The three-time Oscar winning actor told an audience at the Telluride film festival, where her film Suffragette screened this weekend, that she was virtually ignored by the 435 representatives and 100 senators who make up the bicameral legislature.

“I sent them each a book called Equal Means Equal by Jessica Neuwirth,” said Streep, who cameos as women’s rights campaigner Emmeline Pankhurst in Sarah Gavron’s forthcoming feminist historical drama. “It’s about the revival of the attempt to get an ERA [Equal Rights Amendment], that would codify in law that you can’t discriminate against women. I got five answers.”

Related: Suffragette review: historical drama tub-thumps hard despite having your vote

The existence of Streep’s letter was first revealed in June. “I am writing to ask you to stand up for equality – for your mother, your daughter, your sister, your wife or yourself – by actively supporting the equal rights amendment,” she wrote.

Hollywood’s own struggles with equality have been in the headlines over the past year and Streep noted that just 1% of movies were currently directed by women. “It has to do with our discomfort with women in leadership,” she said. At an earlier Telluride panel, the star of The Iron Lady and Kramer vs Kramer said young female film-makers “do exist, they graduate, they’re good – and then they don’t get hired. Why?” She added: “Maureen Dowd is writing a great big exposé about this question in the New York Times Magazine, coming up soon.”

The actor, who is remembered for pointing and shouting “yes!” at February’s Oscars when Patricia Arquette used her best supporting actress acceptance speech to call for equal pay and rights for women, said her own feminist instincts had been inspired by hearing her mother being forced to ask her father for money as a child, even though the former had her own job as a commercial artist. “I remember those conversations, hearing them upstairs, the back and forth,” said Streep. “I remember thinking, ‘I will never have to ask anybody for money.

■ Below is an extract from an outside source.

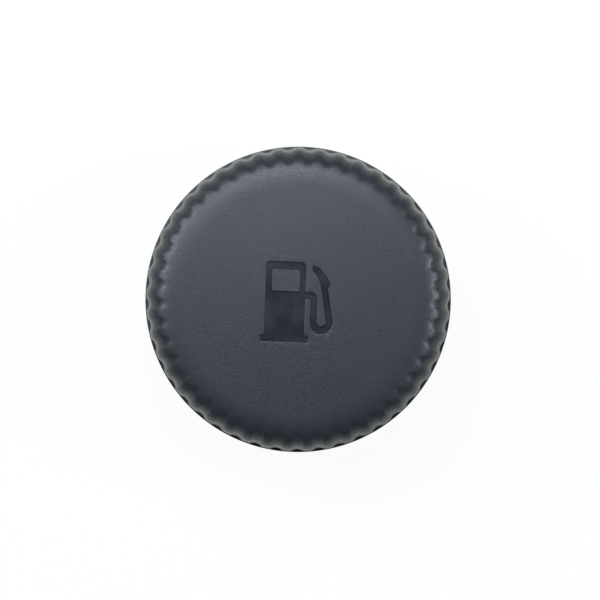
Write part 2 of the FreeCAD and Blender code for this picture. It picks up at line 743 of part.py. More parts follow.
def makeBottomGuard():
    """Slotted cap in the barrel's foot. A bead on its rim snaps into the barrel's groove."""
    body = newBody("bottom_guard")
    outer = f"({bore} - fitGap)"
    bead = "(guardSetBack + guardThickness + fitGap / 2)"
    rimTop = "(guardSetBack + guardRimHeight)"
    turned(body, "bottomGuardForm", [
        ("0", "guardSetBack"),
        (outer, "guardSetBack"),
        (outer, bead),
        (f"{outer} + guardBead", bead),
        (f"{outer} + guardBead", f"{bead} + guardBeadHeight / 2"),
        (outer, f"{bead} + guardBeadHeight"),
        (outer, rimTop),
        (f"{outer} - guardRimWall", rimTop),
        (f"{outer} - guardRimWall", "guardSetBack + guardThickness"),
        ("0", "guardSetBack + guardThickness"),
    ])
    slots = newSketch(body, "slotSection", "XY_Plane", "guardSetBack - fitGap")
    drawOutline(slots, box("slotInner", "-slotWidth / 2", "slotOuter", "slotWidth / 2"))
    slot = extruded(body, "slot", slots, "guardThickness + fitGap * 2", "PartDesign::Pocket")
    repeated(body, "slots", [slot], "slotCount")
    return body


makers = [
    makeKnob, makePawlRing, makeRatchetRing, makeRatchetClip, makeThrustWasher, makeRetainingRing,
    makeClosure, makeNeckSeal, makeSeatPlate, makeSeatSeal, makeSeatCirclip, makePressurePlate,
    makePressureGasket, makePressureSpring, makeSpringCup, makeVacuumPoppet, makeVacuumSpring,
    makeVacuumKeeper, makeBottomGuard,
]
bodies = [maker() for maker in makers]
doc.recompute()

faults = [item.Name for item in doc.Objects if "Invalid" in item.State or "Error" in item.State]
faults += [body.Name for body in bodies if body.Shape.isNull() or not body.Shape.isValid()]
if faults:
    raise RuntimeError("failed: " + ", ".join(faults))
for body in bodies:
    print(body.Label, len(body.Shape.Solids), round(body.Shape.Volume, 1))
    body.Shape.exportStep(f"parts/{body.Label}.step")
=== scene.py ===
import bpy
import bmesh
import math
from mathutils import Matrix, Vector


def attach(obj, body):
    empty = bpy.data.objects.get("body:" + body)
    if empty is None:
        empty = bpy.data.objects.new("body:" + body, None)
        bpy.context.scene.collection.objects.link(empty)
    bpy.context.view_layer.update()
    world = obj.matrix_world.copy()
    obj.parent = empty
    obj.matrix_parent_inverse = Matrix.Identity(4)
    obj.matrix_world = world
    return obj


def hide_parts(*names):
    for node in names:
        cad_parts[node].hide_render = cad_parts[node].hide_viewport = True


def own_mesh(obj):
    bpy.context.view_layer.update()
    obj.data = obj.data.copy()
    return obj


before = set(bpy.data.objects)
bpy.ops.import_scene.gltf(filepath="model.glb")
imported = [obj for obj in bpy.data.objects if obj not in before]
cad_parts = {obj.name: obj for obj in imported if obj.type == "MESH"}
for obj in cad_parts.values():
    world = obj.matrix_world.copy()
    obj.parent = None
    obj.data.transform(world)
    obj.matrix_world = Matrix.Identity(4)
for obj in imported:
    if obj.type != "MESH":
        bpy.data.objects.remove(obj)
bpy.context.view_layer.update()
mm = 0.001  # metres; all sizes below are in millimetres unless they say otherwise


# Small helpers for working in edit mode

def pick(*pieces):  # only these selected, the first one active
    if bpy.context.object and bpy.context.object.mode != "OBJECT":
        bpy.ops.object.mode_set(mode="OBJECT")
    bpy.ops.object.select_all(action="DESELECT")
    for piece in pieces:
        piece.select_set(True)
    if pieces:
        bpy.context.view_layer.objects.active = pieces[0]


def edit(piece):
    pick(piece)
    bpy.ops.object.mode_set(mode="EDIT")


def leaveEdit():
    bpy.ops.object.mode_set(mode="OBJECT")


def choose(test, kind="VERT"):  # selects points, edges or faces by their place
    bpy.ops.mesh.select_mode(type=kind)
    bpy.ops.mesh.select_all(action="DESELECT")
    shape = bmesh.from_edit_mesh(bpy.context.object.data)
    for part in {"VERT": shape.verts, "EDGE": shape.edges, "FACE": shape.faces}[kind]:
        if test(part):
            part.select_set(True)
    shape.select_flush_mode()
    bmesh.update_edit_mesh(bpy.context.object.data)


def placeOf(part):  # middle of a point, edge or face, as (radius, height) in mm
    if isinstance(part, bmesh.types.BMVert):
        spot = part.co
    elif isinstance(part, bmesh.types.BMEdge):
        spot = (part.verts[0].co + part.verts[1].co) / 2
    else:
        spot = part.calc_center_median()
    return math.hypot(spot.x, spot.y) / mm, spot.z / mm


def startPoint(name, x, y, z):  # a plane merged to one point, ready to be extruded; left in edit mode
    pick()
    bpy.ops.mesh.primitive_plane_add(size=mm, location=(0, 0, 0))
    piece = bpy.context.object
    piece.name = piece.data.name = name
    bpy.ops.object.mode_set(mode="EDIT")
    bpy.ops.mesh.select_mode(type="VERT")
    bpy.ops.mesh.select_all(action="SELECT")
    bpy.ops.mesh.merge(type="CENTER")
    bpy.ops.transform.translate(value=(x * mm, y * mm, z * mm))
    return piece


def drawOn(points):  # extrudes the selected point along the rest of a line of (x, y, z)
    for before, after in zip(points, points[1:]):
        step = [(b - a) * mm for a, b in zip(before, after)]
        bpy.ops.mesh.extrude_region_move(TRANSFORM_OT_translate={"value": step})


def quarterTurn(steps):  # the angles from 0 to 90 degrees that round a corner in so many steps
    return [math.radians(90 * step / steps) for step in range(steps + 1)]


def turnedPiece(name, profile, steps, degrees=360, closed=False):  # spins a profile of (radius, height)
    points = [(radius, 0, height) for radius, height in profile]
    if closed:
        points.append(points[0])
    piece = startPoint(name, *points[0])
    drawOn(points)
    bpy.ops.mesh.select_all(action="SELECT")
    bpy.ops.mesh.remove_doubles(threshold=1e-7)
    bpy.ops.mesh.select_all(action="SELECT")
    bpy.ops.mesh.spin(steps=steps, angle=math.radians(degrees), center=(0, 0, 0), axis=(0, 0, 1))
    bpy.ops.mesh.select_all(action="SELECT")
    bpy.ops.mesh.remove_doubles(threshold=1e-6)
    bpy.ops.mesh.normals_make_consistent(inside=False)
    leaveEdit()
    return piece


def copiesRound(piece, count):  # repeats the whole mesh evenly about the axis
    edit(piece)
    bpy.ops.mesh.select_all(action="SELECT")
    bpy.ops.mesh.spin(steps=count - 1, dupli=True, angle=math.radians(360 - 360 / count),
                      center=(0, 0, 0), axis=(0, 0, 1))
    leaveEdit()


def applyAll(piece):
    pick(piece)
    for modifier in list(piece.modifiers):
        bpy.ops.object.modifier_apply(modifier=modifier.name)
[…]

I will have my own money.’”

Related: Meryl Streep in Telluride: 'There isn’t a man here who could out-lift Serena Williams'

Suffragette, which stars Carey Mulligan, Helena Bonham Carter, Romola Garai, Anne-Marie Duff, Natalie Press, Ben Whishaw and Brendan Gleeson, is based on a screenplay by the British writer of Shame and The Iron Lady, Abi Morgan. Streep appears in just a single scene as Pankhurst, but has handled many of the press duties at Telluride with Mulligan absent due to pregnancy.

The film has been hailed with largely positive reviews at the festival, with Mulligan in particular beginning to attract Oscar buzz. However, the Guardian’s Catherine Shoard offered only guarded praise. “Suffragette doesn’t just exist on its own terms, but in its own time, too,” she writes. “It’s a peculiarly hermetic watch – the first world war, for instance, goes unmentioned. Gavron has made a decent film with near horizons, a civil disobedience picture that’s not as politely produced as you’d think. But a classic? I abstain.”